No que se refere às soluções de manutenção da rede e à disponibilidade de equipes para atendimentos emergenciais, deve haver a recalibração dos mecanismos de ganho de produtividade hoje existentes no processo tarifário.
Com efeito, não se discute que as tarifas devam ser as mais módicas possíveis, porém, por outro lado, elas devem espelhar a necessidade real de atendimento aos padrões de qualidade desejados.
A realidade atual é de que há mais pressão de custos sobre as atividades de operação e manutenção da rede e isso conflita com a pretensão de se ter tarifas cada vez menores. O equilíbrio entre essas duas forças é o que deve ser buscado e constitui-se no desafio regulatório de nossos dias.
Para os consumidores, os impactos são imediatos e tangíveis. Longos períodos sem eletricidade comprometem alimentos perecíveis, interrompem o funcionamento de equipamentos essenciais e prejudicam o trabalho remoto, cada vez mais comum.
Essa sensação de abandono mina a confiança no setor e gera tensão entre consumidores e fornecedores. Para as distribuidoras, as consequências também são severas.
Históricos de mau atendimento podem resultar em multas milionárias impostas pela ANEEL (Agência Nacional de Energia Elétrica), além de prejudicar a reputação das empresas junto aos investidores. A insatisfação generalizada ainda pode acelerar demandas por regulações mais rigorosas, aumentando os desafios operacionais.
Ciclo virtuoso
Modernizar a infraestrutura é um processo caro e demorado, sobretudo em um cenário econômico desafiador, mas tem que ser enfrentado, pois sem isso não são reduzidas as ocorrências impostas pelo ambiente às redes elétricas.

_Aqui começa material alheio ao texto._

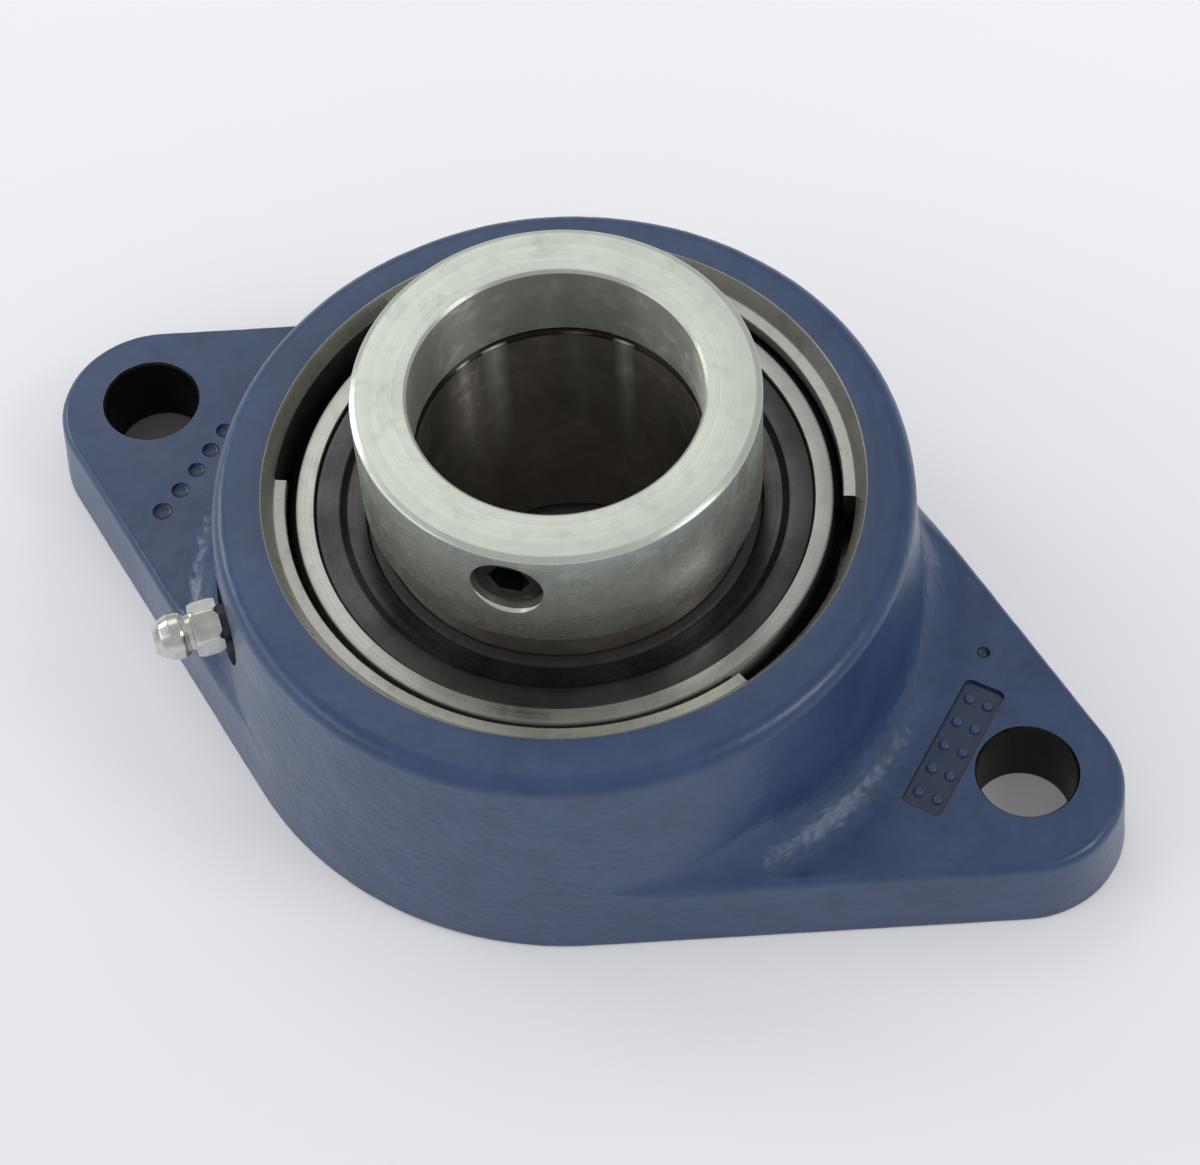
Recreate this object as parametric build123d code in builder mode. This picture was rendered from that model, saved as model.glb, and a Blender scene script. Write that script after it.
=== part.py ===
from build123d import *
import math
import os

# Two-bolt oval flange bearing unit: cast housing, spherical insert bearing with
# seals, eccentric locking collar with its set screw, and a grease nipple.
# Origin: centre of the mounting face, on the bearing axis. +Z points out of the
# housing mouth along the shaft, +X through the bolt hole away from the nipple.
# "Front" is +Z, "rear" is -Z. Azimuths are in degrees from +X. Sizes in mm.

os.makedirs("parts", exist_ok=True)

# ---------------------------------------------------------------- shared sizes
SEAT_Z = 24.0             # centre of the spherical seat, balls and insert
SHAFT_R = 20.0
PITCH_R = 30.4            # circle of the ball centres
BALL_R = 5.99
BALLS = 9
GROOVE_R = 6.2            # section radius of the ball grooves
GROOVE_GAP = 0.02         # between a ball and the bottom of each groove
ECCENTRICITY = 0.9        # of the inner ring's stub, towards +X
STUB_R = 23.4
SCREW_AZ = -76.0
SCREW_Z = 51.5
SCREW_R = 5.0             # threaded hole in the collar
NIPPLE_AZ = -135.0
NIPPLE_Z = 26.0
NIPPLE_FACE_R = 49.7      # distance of the nipple's thread shoulder from the axis
SHANK_R = 3.0             # nipple thread


def radial_plane(azimuth, z, r):
    """Plane at distance r from the axis, facing outward."""
    angle = math.radians(azimuth)
    outward = (math.cos(angle), math.sin(angle), 0)
    return Plane(origin=(r * outward[0], r * outward[1], z),
                 x_dir=(-outward[1], outward[0], 0), z_dir=outward)


def half_chord(radius, distance):
    """Half the chord of a circle at a distance from its centre."""
    return math.sqrt(radius ** 2 - distance ** 2)


NIPPLE_PLANE = radial_plane(NIPPLE_AZ, NIPPLE_Z, NIPPLE_FACE_R)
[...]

A solução para esse problema passa por ações coordenadas entre governo, empresas e sociedade. Investimentos em infraestrutura são essenciais, como a substituição de equipamentos obsoletos e a expansão da rede para áreas mais vulneráveis.
Redes subterrâneas são a solução para os desafios climáticos no Brasil?
Redes inteligentes (smart grids) também podem melhorar a eficiência no monitoramento e resposta a problemas, ao reduzirem significativamente os tempos de espera. De outro lado, as distribuidoras devem investir em planos de contingência para lidar com eventos climáticos extremos, com a ampliação de equipes de emergência e aquisição de equipamentos de reposição.
Essas equipes, tão necessárias nos períodos de fortes chuvas e numerosas ocorrências, podem tornar-se demasiadas em outras épocas do ano, mas é exatamente aí que pode haver um ciclo virtuoso, uma vez que as mesmas, em períodos de baixas ocorrências, podem e devem ser direcionadas para fazer mais manutenção na rede elétrica, aumentando sua resiliência e, com isso, reduzindo as ocorrências para o próximo período chuvoso.
Além disso, ferramentas de comunicação eficazes, como aplicativos que informem o status das ocorrências em tempo real, podem mitigar a insatisfação dos consumidores. Por meio dessas medidas, é possível criar um sistema mais eficiente e responsivo, que beneficie tanto os consumidores quanto as distribuidoras.
O setor elétrico brasileiro precisa de soluções concretas e colaborativas para enfrentar os desafios de um futuro cada vez mais dependente de energia confiável e acessível.